Till now, essential items had been kept outside the purview of the strike. Also, the intra-state movement of local produce like vegetables was unaffected.
With over 25,000 small commercial vehicles plying in the state, the prices of vegetables had not jumped appreciably even after a week of strike.
However, if these vehicles join the strike, local markets will be badly hit as supplies from other states have stopped completely.
"We were allowing local trucks to ply here. Some owners were also plying their vehicles because of financial compulsions. Now that we have explained the situation to them, more trucks are off roads," sources in the truckers' body said.
Meanwhile, reports suggested that export items were piling up at the Kolkata port and the various rail freight terminals. Large quantities of finished goods were also waiting to be shipped to various parts of the country.
Sources said if the strike continued for a couple of days more, industrial production would come to a halt leading to the closure of plants throughout the state.
The pharmaceutical industry has been affected the most. Traders had stopped picking up consignments a week before the present strike started as they were agitating against the valued-added tax.
The overlapping of the two strikes has come as a big blow to the industry. Though pharma companies are dispatching supplies by rail, they are not being unloaded at the freight terminals.
The construction industry is also facing a setback as the movement of raw materials has been affected.
'Our demands are not new'
Andhra Pradesh Chief Minister Chandrababu Naidu is a favourite of the All India Motor Transport Congress. As a leader in the National Front, he had helped resolve the truckers' strike in 1989 and 1992.
Since then the AIMTC has been striking on a regular basis. Their last all-India stir was in October 1999 against a diesel price hike. The strike had lasted seven days.
A split in their ranks -- the All India Truck Transport Federation had withdrawn from the strike -- had ended that stir. According to AIMTC members if that strike hadn't collapsed, this strike might not have been needed.
"Our demands are not new," J M Saksena, secretary-general, AIMTC, said.
What is the AIMTC and what sustains its will to strike repeatedly ?
An organisation of about 1,385 members spread all over India, the AIMTC likes to think of itself as a pressure group for truck owners and transporters.
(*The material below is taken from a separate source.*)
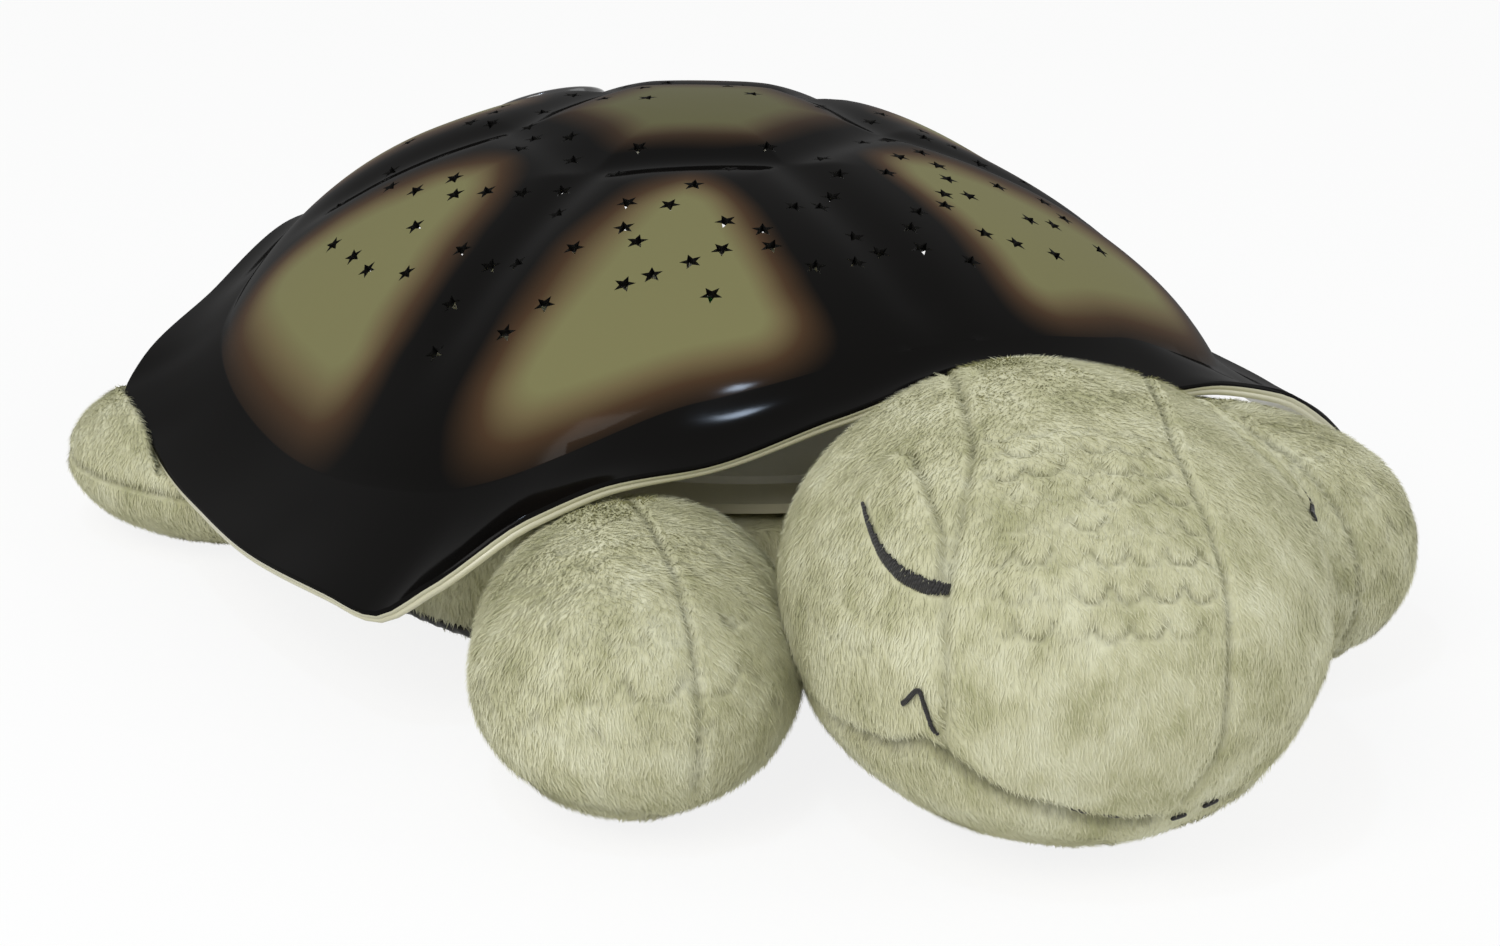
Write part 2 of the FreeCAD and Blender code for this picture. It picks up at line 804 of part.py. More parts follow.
def lead(points, radius):
    """Insulated lead: straight runs joined by tangent arcs as large as the runs allow."""
    edges = []
    here = points[0]
    for before, corner, after in zip(points, points[1:], points[2:]):
        a = (before - corner)
        b = (after - corner)
        reach = 0.45 * min(a.Length, b.Length)
        a.normalize()
        b.normalize()
        half = math.acos(max(-1.0, min(1.0, a.dot(b)))) / 2
        bend = reach * math.tan(half)
        middle = a + b
        middle.normalize()
        centre = corner + middle * (reach / math.cos(half))
        first = corner + a * reach
        last = corner + b * reach
        edges.append(Part.makeLine(here, first))
        edges.append(Part.Arc(first, centre - middle * bend, last).toShape())
        here = last
    edges.append(Part.makeLine(here, points[-1]))
    start = points[1] - points[0]
    section = Part.Wire(Part.makeCircle(radius, points[0], start))
    return Part.Wire(edges).makePipeShell([section], True, False)


def switch_leads():
    """Bundled lead from the switch board to the control board, through the deck."""
    end = panel_point(0, 0, switch_board_top() - board_thickness)
    top = control_board_low() + board_thickness
    down = end - panel_axis() * 6
    points = [end, down, V(0, 86, 58), V(0, switch_lead_y, 51), V(0, 69, 34), V(0, 63, 26), V(0, 63, top)]
    return lead(points, 1.2)


def led_leads():
    """Bundled lead from the control board to the lamps' board."""
    top = control_board_low() + board_thickness
    points = [V(12, 48, top), V(12, 48, 28), V(8, 34, 37), V(0, led_lead_y, 40)]
    points.append(V(0, led_lead_y, deck_top() + standoff_height))
    return lead(points, 1.2)


def battery_leads():
    """Two leads from the battery tray to the control board."""
    top = control_board_low() + board_thickness
    side = tray_width / 2
    solids = []
    for x in (-16, -12):
        points = [V(x, side, 24), V(x, side + 6, 24), V(x, side + 18, 27), V(x, side + 18, top)]
        solids.append(lead(points, 0.8))
    return group(solids)


def oval_joints(long_half, short_half):
    """Corner and side arc points of a quarter of a four-arc oval: end, joint, and their centres."""
    end_radius = oval_end * short_half
    reach = long_half - end_radius
    square = long_half ** 2 + short_half ** 2 - 2 * long_half * end_radius
    side_radius = square / (2 * (short_half - end_radius))
    drop = side_radius - short_half
    span = side_radius - end_radius
    return (side_radius * reach / span, side_radius * drop / span - drop)


def form_section(centre, turn, along, half_width, half_height, mid_height):
    """One oval ring of a stuffed form, as four tangent arcs, square to its length."""
    c = math.cos(math.radians(turn))
    s = math.sin(math.radians(turn))
    if half_width >= half_height:
        joint = oval_joints(half_width, half_height)
    else:
        joint = oval_joints(half_height, half_width)[::-1]
    u, w = joint
    ring = [(u, w), (0, half_height), (-u, w), (-half_width, 0)]
    ring = ring + [(-x, -z) for x, z in ring]
    points = []
    for x, z in ring:
        points.append(V(centre[0] + x * c + along * s, centre[1] + x * s - along * c, mid_height + z))
    arcs = []
    for k in (0, 2, 4, 6):
        arcs.append(Part.Arc(points[k], points[k + 1], points[(k + 2) % 8]).toShape())
    return Part.Wire(arcs)


def stuffed_form(centre, half, turn):
    """Rounded stuffed form lying along its turned -Y, cut flat where it stands on the floor."""
    half_width, front, back, half_height = half
    mid = half_height - seat_flat
    rings = []
    for share in (-0.985, -0.88, -0.62, -0.3, 0.0, 0.3, 0.62, 0.88, 0.985):
        reach = front if share > 0 else back
        size = (1 - abs(share) ** form_power) ** (1 / form_power)
        rings.append(form_section(centre, turn, share * reach, half_width * size, half_height * size, mid))
    form = Part.makeLoft(rings, True, False)
    floor = Part.makeBox(800, 800, 100, V(-400, -400, -100))
    return form.cut(floor)


def largest(shape):
    """The biggest solid of a shape."""
    return sorted(shape.Solids, key=lambda s: s.Volume)[-1]


def body_cover():
    """Stuffed ring of the body with a belly, a pocket for the housing and a hatch for the batteries."""
    r = body_radius
    top = body_height
    base = body_floor_radius
    outline = [Part.makeLine(V(0, 0, 0), V(base, 0, 0)),
               Part.Arc(V(base, 0, 0), V(r - 2.5, 0, 7.5), V(r, 0, 20)).toShape(),
               Part.Arc(V(r, 0, 20), V(r - 1.4, 0, 31), V(r - 6, 0, top)).toShape(),
               Part.makeLine(V(r - 6, 0, top), V(0, 0, top)),
               Part.makeLine(V(0, 0, top), V(0, 0, 0))]
    body = Part.Face(Part.Wire(outline)).revolve(V(0, 0, 0), Z, 360)
    pocket = Part.makeCylinder(housing_radius + cavity_gap, 60, V(0, 0, belly_thickness))
    hatch = Part.makeBox(hatch_length, hatch_width, 30, V(-hatch_length / 2, -hatch_width / 2, -5))
    wide = flap_length + 2 * flap_gap
    deep = flap_width + 2 * flap_gap
    recess = Part.makeBox(wide, deep, ledge_height + 5, V(-wide / 2, -deep / 2, -5))
    return body.cut([pocket, hatch, recess, foot_piping(clearance)])


def belly_flap():
    """Fabric flap over the hatch, folded and sewn along its round rear edge, where it swings."""
    half = flap_thickness / 2
    corner = V(-flap_length / 2, -flap_width / 2, flap_lift)
    flap = Part.makeBox(flap_length, flap_width - half, flap_thickness, corner)
    upright = [e for e in flap.Edges if abs(e.tangentAt(e.FirstParameter).z) > 0.9 and e.CenterOfMass.y < 0]
    flap = flap.makeFillet(flap_corner, upright)
    fold = V(-flap_length / 2, flap_width / 2 - half, flap_lift + half)
    return flap.fuse(Part.makeCylinder(half, flap_length, fold, V(1, 0, 0)))


def tape_strip(low, y):
    """One strip of hook-and-loop tape."""
    return Part.makeBox(tape_length, tape_width, tape_thickness, V(-tape_length / 2, y, low))


def loop_strip():
    """Loop tape on the upper side of the flap's front edge."""
    return tape_strip(flap_lift + flap_thickness, -flap_width / 2 + 1.0)


def hook_strip():
    """Hook tape under the ledge of the body, over the loop tape."""
    return tape_strip(ledge_height - tape_thickness, -flap_width / 2 + 1.0)


def foot_piping(gap=0.0):
    """Dark cord sewn round the foot of the body, or with a gap the groove that it lies in."""
    return Part.makeTorus(body_floor_radius + piping_offset, piping_radius + gap, V(0, 0, piping_height))


def neck():
    """Short stuffed neck between the body and the head."""
    half_width, half_length, half_height = neck_half
    centre = (head_centre[0] * 0.6, neck_centre_y)
    return stuffed_form(centre, (half_width, half_length, half_length, half_height), 0.0)


def build():
    """Make every piece and write it under its own name."""
    os.makedirs("parts", exist_ok=True)
    blank = shell_blank()
    body = body_cover()
    head = stuffed_form(head_centre, head_half, head_turn)
    right = stuffed_form(flipper_right_centre, flipper_half, -flipper_turn)
    left = stuffed_form(flipper_left_centre, flipper_half, flipper_turn)
    foot_left = stuffed_form(foot_centre, foot_half, foot_turn)
    foot_right = mirrored(foot_left)
    tail = stuffed_form(tail_centre, tail_half, 180.0)
    shadow = Part.makeCylinder(body_radius + form_gap, 200, V(0, 0, -50))
    pieces = {
        "star_shell": star_shell(blank),
        "base_housing": base_housing(),
        "housing_screws": housing_screws(),
        "light_deck": light_deck(),
        "deck_screws": deck_screws(),
        "led_board": led_board(),
        "led_board_screws": led_board_screws(),
        "led_blue": led_lamp(60),
        "led_green": led_lamp(180),
        "led_amber": led_lamp(300),
        "control_board": control_board(),
        "control_board_screws": control_board_screws(),
        "timer_chip": timer_chip(),
        "battery_tray": battery_tray(),
        "cells": cells(),
        "battery_springs": battery_springs(),
        "contact_plates": contact_plates(),
        "battery_door": battery_door(),
        "door_screw": door_screw(),
        "button_bezel": button_bezel(),
        "switch_board": switch_board(),
        "tact_switches": tact_switches(),
        "switch_leads": switch_leads(),
        "led_leads": led_leads(),
        "battery_leads": battery_leads(),
        "body_cover": body,
        "foot_piping": foot_piping(),
        "belly_flap": belly_flap(),
        "loop_strip": loop_strip(),
        "hook_strip": hook_strip(),
        "head": largest(head.cut([shadow, blank])),
        "neck": largest(neck().cut([shadow, head, blank])),
        "front_right_flipper": largest(right.cut([shadow, head, blank])),
        "front_left_flipper": largest(left.cut([shadow, head, blank])),
        "rear_right_foot": largest(foot_right.cut([shadow, blank])),
        "rear_left_foot": largest(foot_left.cut([shadow, blank])),
        "tail": largest(tail.cut([shadow, blank])),
    }
    for name, radius, across, up in button_layout():
        pieces[name] = push_button(radius, across, up)
    for name, shape in pieces.items():
        print(name, shape.isValid(), len(shape.Solids), round(shape.Volume, 1))
        shape.exportStep("parts/" + name + ".step")


build()
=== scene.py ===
"""Looks of a star night light projector: a plush turtle under a hard domed shell full of star holes."""

import logging
import math
from dataclasses import dataclass, field
from enum import Enum
from typing import Sequence

import bmesh
import bpy
import numpy as np
from mathutils import Matrix, Vector, noise
from mathutils.bvhtree import BVHTree


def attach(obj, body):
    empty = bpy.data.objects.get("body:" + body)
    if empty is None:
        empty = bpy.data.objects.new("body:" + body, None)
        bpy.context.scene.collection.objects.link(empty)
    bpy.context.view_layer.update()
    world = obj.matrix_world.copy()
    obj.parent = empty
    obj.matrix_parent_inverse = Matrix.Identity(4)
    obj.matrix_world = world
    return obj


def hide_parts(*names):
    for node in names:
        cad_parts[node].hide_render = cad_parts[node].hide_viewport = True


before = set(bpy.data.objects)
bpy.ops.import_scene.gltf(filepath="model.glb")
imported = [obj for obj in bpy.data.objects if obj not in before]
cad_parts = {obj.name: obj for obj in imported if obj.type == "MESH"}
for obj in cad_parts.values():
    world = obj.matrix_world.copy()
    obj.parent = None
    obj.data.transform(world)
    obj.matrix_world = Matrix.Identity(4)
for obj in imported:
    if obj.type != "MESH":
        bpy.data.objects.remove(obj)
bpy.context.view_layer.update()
MM = 0.001
ROOT = "body"
# The width of one swirl in the lie of the pile.
STRAY_MM = 13.0
LOG = logging.getLogger("turtle_light")

Material = bpy.types.Material
Mesh = bpy.types.Mesh
Object = bpy.types.Object
Socket = bpy.types.NodeSocket
Line = Sequence[tuple[float, float]]


class Side(Enum):
    """The turtle's own right (-X) and left (+X)."""

    RIGHT = -1
    LEFT = 1


def linear(hex_colour: str, tone: float = 1.0) -> tuple[float, ...]:
    """Turn an sRGB hex colour into linear RGBA.

    Args:
        hex_colour: Six hex digits after a hash.
        tone: Factor on the levels, which end at 1.

    Returns:
        Linear red, green, blue and an alpha of 1.
    """
    channels = [int(hex_colour[i:i + 2], 16) / 255 for i in (1, 3, 5)]
    levels = [c / 12.92 if c <= 0.04045 else ((c + 0.055) / 1.055) ** 2.4 for c in channels]
    return tuple(min(c * tone, 1.0) for c in levels) + (1.0,)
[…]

Its goal is to protect them against the actions of both the central and state governments.
It holds regular elections every two years, electing a 120-member managing committee from four zones. The representation from each zone is proportionate to the vehicles registered in that zone.
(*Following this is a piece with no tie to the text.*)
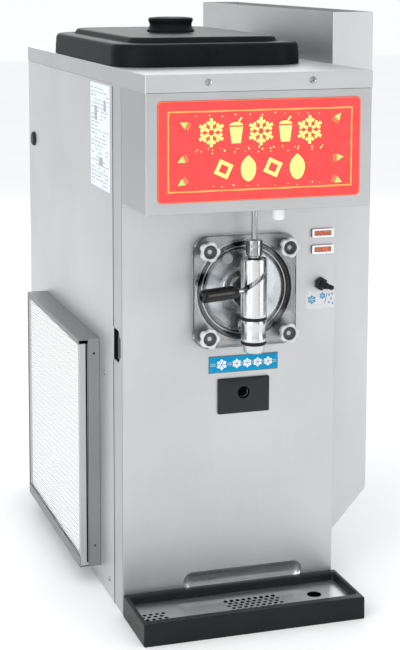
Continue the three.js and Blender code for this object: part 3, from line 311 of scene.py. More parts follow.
def foam(name):
    """Poured polyurethane foam with a skin of small cells."""
    material, tree, bsdf = shader(name)
    cells = field(tree, "ShaderNodeTexVoronoi", (300.0, 300.0, 300.0))
    two_tone(tree, bsdf, cells, (0.6, 0.52, 0.3), (0.86, 0.8, 0.58), 0.0, 0.7)
    tree.links.new(spread(tree, cells, 0.75, 0.95, 0.0, 0.8), bsdf.inputs["Roughness"])
    relief(tree, bsdf, cells, 0.6 * MM, 0.7)
    return material


def floor_paint(name):
    """A pale seamless floor."""
    material, tree, bsdf = shader(name)
    clouds = noise(tree, 2.0)
    two_tone(tree, bsdf, clouds, (0.92, 0.92, 0.92), (0.935, 0.935, 0.935))
    tree.links.new(spread(tree, clouds, 0.8, 0.9), bsdf.inputs["Roughness"])
    return material


def polished_dish(name):
    """Turned metal, brushed in circles round the door's axis, so that its highlights fan out."""
    material, tree, bsdf = shader(name, Metallic=1.0, Anisotropic=0.85)
    tangent = tree.nodes.new("ShaderNodeTangent")
    tangent.direction_type = "RADIAL"
    tangent.axis = "Y"
    tree.links.new(tangent.outputs["Tangent"], bsdf.inputs["Tangent"])
    clouds = noise(tree, 18.0, detail=4.0)
    two_tone(tree, bsdf, clouds, shade(0.9), shade(0.98))
    tree.links.new(spread(tree, clouds, 0.16, 0.26), bsdf.inputs["Roughness"])
    return material


STEEL = brushed_steel("steel_vertical_grain")
# The left side panel's steel is a lighter copy of the front's: painted light on the lit side.
STEEL_SIDE_LIGHTENED = brushed_steel("steel_side_painted_lighter", tone=0.67)
# The display box's steel, brushed across, is a darker copy of the panel steel: painted shade.
STEEL_HOUSING_SHADED = brushed_steel("steel_housing_grain_shaded", grain="X", tone=0.5)
STEEL_ACROSS = brushed_steel("steel_crosswise_grain", grain="X")
STEEL_INNER = brushed_steel("steel_drawn", tone=0.5, roughness=0.24)
# The filter bracket's steel is a much darker copy of the panel steel: painted shade from the filter frame.
STEEL_BRACKET_SHADED = brushed_steel("bracket_steel_painted_shade", tone=0.3, roughness=0.45)
CHROME = chrome("polished_steel", tone=0.36, roughness=0.09)
VALVE_STEEL = chrome("valve_satin_steel", tone=0.66, roughness=0.2)
# The screw plating is darkened: painted shade for the slots.
SCREW_SHADED = chrome("screw_plating_darkened", tone=0.4, roughness=0.2)
TRAY = moulded("tray_textured_black", (0.007, 0.008, 0.0085), roughness=0.34, grain=420.0, depth=0.9,
               Specular_IOR_Level=0.2)
LID = moulded("lid_satin_black", (0.008, 0.0095, 0.01), roughness=0.4, grain=900.0, depth=0.02,
              Specular_IOR_Level=0.04)
CONTROL = moulded("control_black", (0.012, 0.012, 0.013), roughness=0.4, grain=900.0, depth=0.02,
                  Specular_IOR_Level=0.25)
PLATE = moulded("plate_charcoal", (0.018, 0.02, 0.021), roughness=0.5, grain=650.0, depth=0.05,
                Specular_IOR_Level=0.2)
GRIP = moulded("grip_gloss_black", (0.003, 0.003, 0.0032), roughness=0.12, grain=400.0, depth=0.01,
               Specular_IOR_Level=0.3)
# Near black for the torque adjuster, the finger pull, the adjuster's bore and the filter's gaps: painted
# shade in holes and gaps.
HOLE_SHADE = moulded("hole_shade_black", (0.002, 0.002, 0.002), roughness=0.8, grain=400.0, Specular_IOR_Level=0.02)
RUBBER = moulded("seal_rubber", (0.008, 0.008, 0.008), roughness=0.45, grain=800.0, depth=0.03,
                 Specular_IOR_Level=0.25)
KNOB = moulded("knob_light_grey", (0.55, 0.56, 0.57), roughness=0.3, grain=300.0, depth=0.02, lift=1.08)
# A near-black copy of the knob plastic for the knobs' bores: painted shade.
KNOB_BORE_SHADE = moulded("knob_bore_shade_grey", (0.085, 0.085, 0.087), roughness=0.35, grain=300.0, depth=0.03)
PLUG_GREY = moulded("plug_grey", (0.3, 0.31, 0.32), roughness=0.3, grain=300.0, depth=0.02, lift=1.1)
WHITE = moulded("white_plastic", (0.86, 0.87, 0.87), roughness=0.35, grain=400.0, depth=0.02, lift=1.04)
SHIELD = brushed_steel("shield_grey", grain="X", tone=0.62, roughness=0.36)
# A much lighter copy of the panel steel for the recess floor and the door's bead: painted highlight.
BRIGHTENED_STEEL = brushed_steel("scoop_steel_painted_bright", grain="X", tone=0.92, roughness=0.3)
CASE = moulded("control_case_grey", (0.16, 0.17, 0.18), roughness=0.5)
FAN = moulded("fan_dark_grey", (0.05, 0.052, 0.055), roughness=0.42)
FRAME = painted("frame_grey_paint", (0.33, 0.34, 0.35))
MOTOR = painted("motor_dark_paint", (0.05, 0.055, 0.06))
COMPRESSOR = painted("compressor_black_paint", (0.012, 0.012, 0.013), roughness=0.25)
CAST = cast_metal("cast_aluminium", 0.42)
COIL = finned_coil("condenser_fins")
DOOR_CLEAR = clear_plastic("door_clear_plastic")
SIGN_RED = sign_face("sign_red")
FILTER = crimped_mesh("filter_crimped_mesh")
FILTER_FRAME = brushed_steel("filter_frame_aluminium", tone=0.55, roughness=0.42)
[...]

The president is elected from among the managing committee members on a rotational basis. The current incumbent, B S Dhumal, represents the western zones.
Trucking companies like Jaipur Golden, TCI and Sukhchain are members of AIMTC.
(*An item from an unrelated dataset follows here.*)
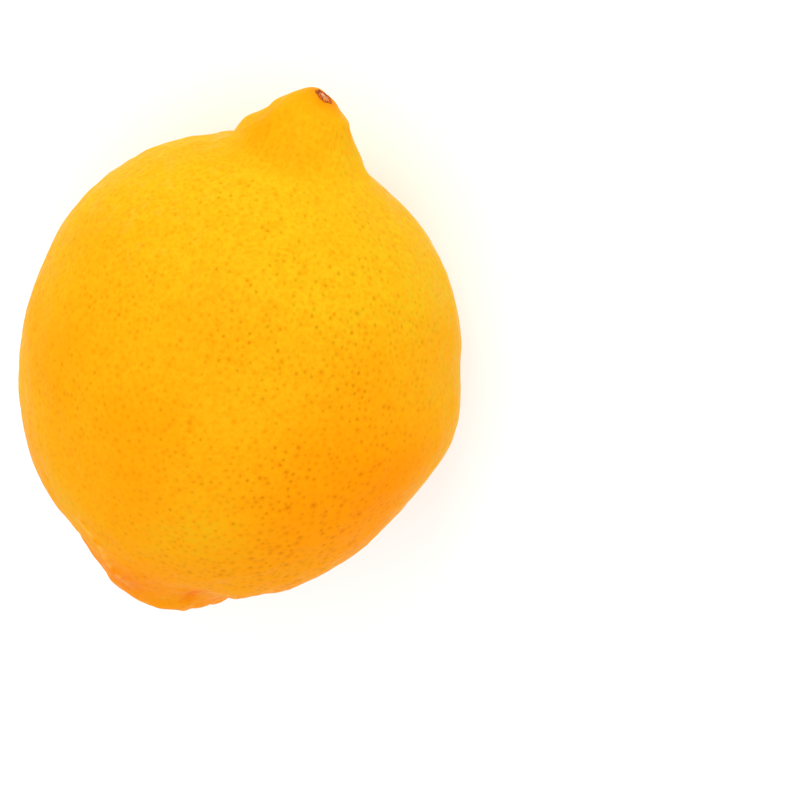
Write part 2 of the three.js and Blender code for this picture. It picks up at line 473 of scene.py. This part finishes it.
# %% Shares of colour, stored with the skin
# [place on the skin in mm, its radius in mm, how much warmer than the rest]
WARM_PATCHES = [
    [(10, 15, 57), 16, 0.3],  # clouds on the upper side
    # a clearer, lighter yellow on the top shoulder, partly painted highlight where the lamp falls
    [(28, -7, 44), 14, -0.5],
    [(32, -1, 40.5), 5, 0.35],  # the furrow at the foot of the nipple, painted shade; and warmer up to its tip
    [(34.7, 5.8, 36.7), 3.5, 0.3],
    [(36, 7, 33.5), 3, 0.2],
    [(39, 2.3, 34), 3.2, 0.3],
    [(-9, 30, 43), 13, -0.3],  # the flanks
    # painted shadow: this flank is warmed to a deep orange, as a shaded side would look
    [(-3, -23, 56), 15, 0.55],
    [(-21, -1, 59), 10, -0.35],  # clouds towards the neck
    [(-22, 20, 51), 7, -0.3],
    [(-6, -9, 63), 6, -0.2],
    [(16, 26, 43), 6, 0.2],
    [(1.5, 31, 44), 6, 0.2],
    [(-24, 3, 57.5), 6, -0.12],
]
# The same for a bruise round the scar and two spots of painted shade on the neck, with how far
# they reach towards full orange.
BRUISE_AND_SHADE_SPOTS = [[tip / MM, 2.7, 0.95], [(-35, 8, 46), 3.5, 0.5], [(-33.5, -2.9, 47.3), 2.5, 0.4]]

warm = 0.8 * fade(along, 26, -34) + 0.3 * fade(along, 24, 34) + 0.25 * grain(12, seed=9.4)
warm += sum(patch(*spot) for spot in WARM_PATCHES)
# Painted shade: towards the end of the neck, away from the lamp, the peel is darkened to orange.
bruise_and_shade += sum(patch(*spot) for spot in BRUISE_AND_SHADE_SPOTS) + 0.22 * fade(along, -30, -36)

marks = {"gland": gland, "glint_and_scuff": glint_and_scuff, "warm": warm, "bruise_and_shade": bruise_and_shade}
for name, share in marks.items():
    mark = skin.data.attributes.new(name, "FLOAT", "POINT")
    mark.data.foreach_set("value", np.clip(share, 0, 1))
    print("mean share of", name, round(np.clip(share, 0, 1).mean(), 3))

# %% [markdown]
# ## Lemon peel
#
# Peel is a thin wax over coloured cells over white pith. Light enters it, spreads about a
# millimetre and comes out warmer, so it takes subsurface scattering with red going furthest.
# The wax has the IOR of plant waxes, 1.45, and a roughness near 0.4. Its film is so thin and
# broken that the level of its gloss is set low. The colour runs from a clear yellow on the
# shoulders to a warm orange yellow at the stem end, and each gland is a darker dot.

# %% Ground colour of the peel
PEEL_YELLOW = srgb("d7a912")
PEEL_WARM = srgb("ec8900")
# Orange of the bruise round the scar and of the painted shade on the neck.
PEEL_BRUISE_AND_SHADE = srgb("e06a00")
# Pale colour of painted glints and highlights on crinkles and crests, partly scuffs.
PEEL_GLINT_AND_SCUFF = srgb("ecb45c")
GLAND_OIL_AND_SHADE = srgb("e2cb10")  # the oil's colour in a gland, together with painted shade in its pit
PEEL_SPECK = srgb("8a4a10")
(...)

The body claims to represent about 60,00,000 trucks operating all over India.
AIMTC holds a general body meeting every three months. At this forum, state representatives come up with their problems. The meeting that authorised the current strike, for instance, had a record turnout.
In order that to sustain the strike and ensure that the government does not sabotage it, the managing committee drafted a number demands relating to both the state and central governments.
These include a demand that state governments, especially in Bihar and Uttar Pradesh, follow the Motor Vehicles Act and do away with the 'Golden Pass' that permits trucks to operate despite being overloaded and is used by authorities to extort money.
The demand is as relevant to truck operators in north and south India as the demand aimed that the central government asking it to roll back the diesel cess.
However, there is no doubt that truckers are getting restive now.
Though the bigger groups can hold out longer, the smaller ones will have to face problems like paying wages to drivers, loaders and helpers.